- Adilcevaz Location in Turkey
- Coordinates: 38°48′21″N 42°44′49″E﻿ / ﻿38.80583°N 42.74694°E
- Country: Turkey
- Province: Bitlis
- District: Adilcevaz

Government
- • Mayor: Abdullah Akbaba (AKP)
- Elevation: 1,650 m (5,410 ft)
- Population (2023): 15,059
- Time zone: UTC+3 (TRT)
- Postal code: 13500
- Website: www.adilcevaz.bel.tr

= Adilcevaz =

Adilcevaz (/tr/; Արծկէ, Elcewaz) is a town in Bitlis Province of Turkey. It is on the northern shore of Lake Van. It is the seat of Adilcevaz District.

The mayor is Abdullah Akbaba from the AKP, elected in the 31 May 2024 local elections.

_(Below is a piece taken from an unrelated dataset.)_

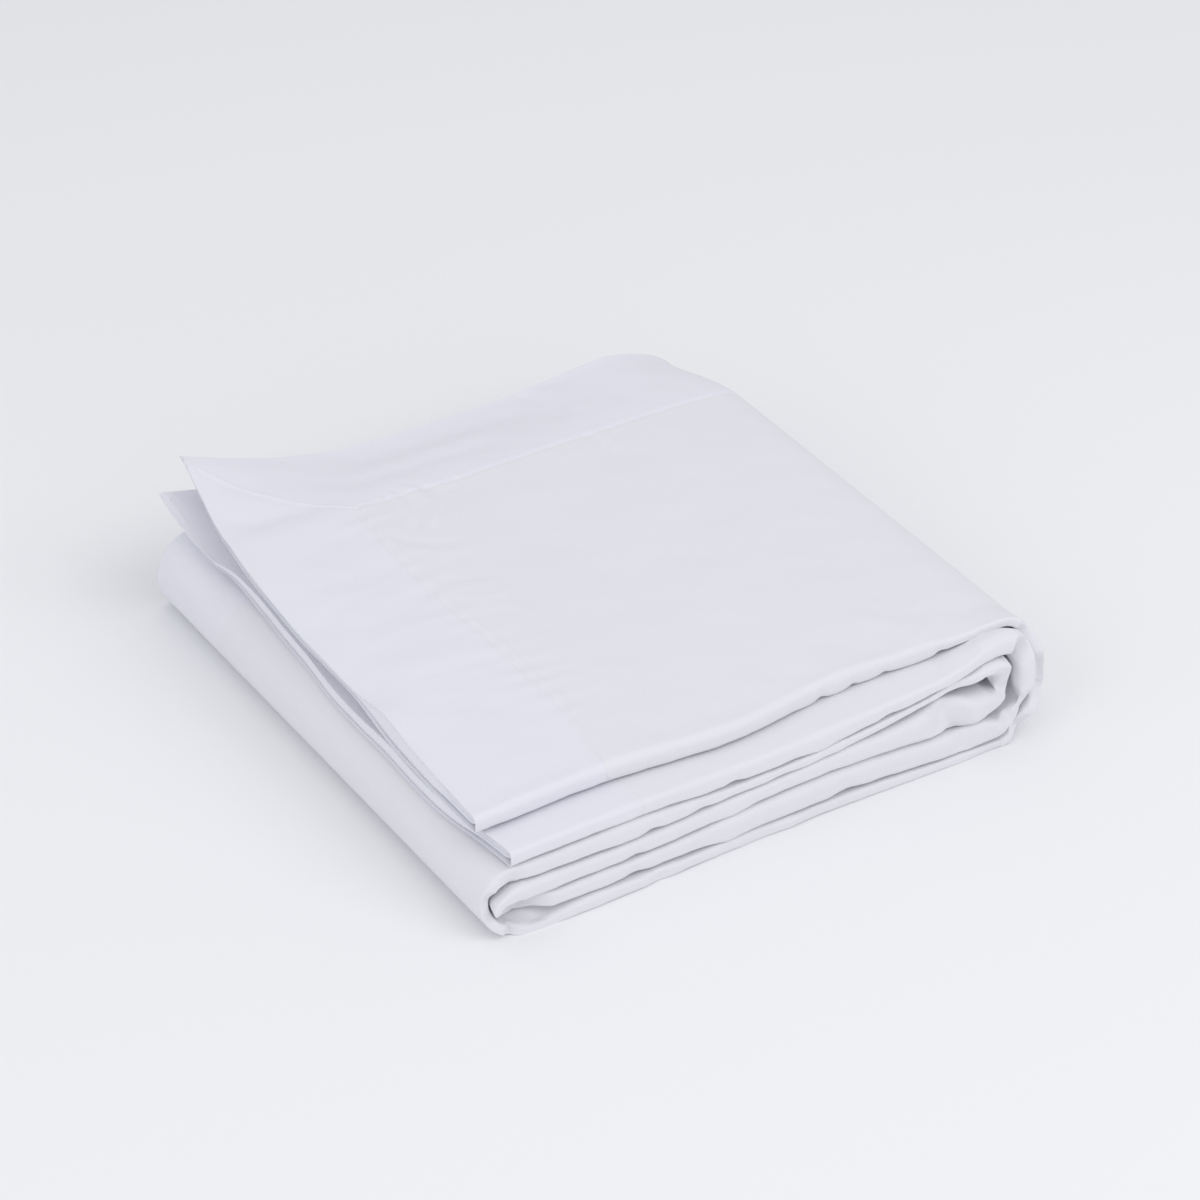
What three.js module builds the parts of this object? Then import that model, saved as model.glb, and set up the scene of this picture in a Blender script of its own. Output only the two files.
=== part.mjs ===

The famous Kef castle built by the Urarteans lies near Adilcevaz. Monastery of the Miracles is 2.18 miles northwest of Adilcevaz in the hills to the north of Lake Van.

==History==
The medieval town of Adilcevaz, under the Abbasid Caliphate and then the Seljuk Empire, was located on and around the steep hill by the lake. Some fragments of the town walls from this period are still visible. An inscription naming the 15th-century Qara Qoyunlu ruler Jahan Shah was made by the old city's west gate, but he is "unlikely to have contributed much to the walls" - they were probably built before the Seljuks and then renovated c. 1231-43 during Seljuk rule. A small mosque from perhaps the 14th or 15th century is the only building that still stands in this area. There was also a suburban area beyond the walls, mostly to the south - which is now underwater. One inhabited area was apparently left isolated as rising water levels turned it into an island at some point.

During the late middle ages, water levels rose again, and the suburban areas to the south were abandoned in favor of the flat land around the area where the Ottoman-era Ulu Cami was later built. Probably by the late 16th century, when the Ottoman mosque was built, the southern island had also been submerged. The old walled area was "no longer viable as a town center", although there were still some houses here. Most likely, the nine-domed Ottoman mosque was built to reflect the town's shift rather than to encourage it; most of the suburbs had probably already relocated before its construction. Another monument from about the same time is the now-mostly-ruined han in the nearby village of Kohoz (officially Yolçatı). The han is locally attributed to Zal Paşa (d. 1580), who was sanjak-bey of Adilcevaz at the time of Süleyman I's campaign against the Safavids in 1548-9, but there is no other archaeological or textual evidence to validate this.

In recent centuries, Adilcevaz has shifted again, this time from the old Ottoman town center to its present-day location 1 km further east. An earthquake in the late 1800s caused flooding that destroyed many houses by the lake shore, which probably contributed to this second shift. An account in 1879 noted that the small older mosque was no longer being used as a place of worship; it was then used for grain storage. It has since been heavily restored.

In 1979, T.A. Sinclair wrote that there were "only bad hotels in Adilcevaz".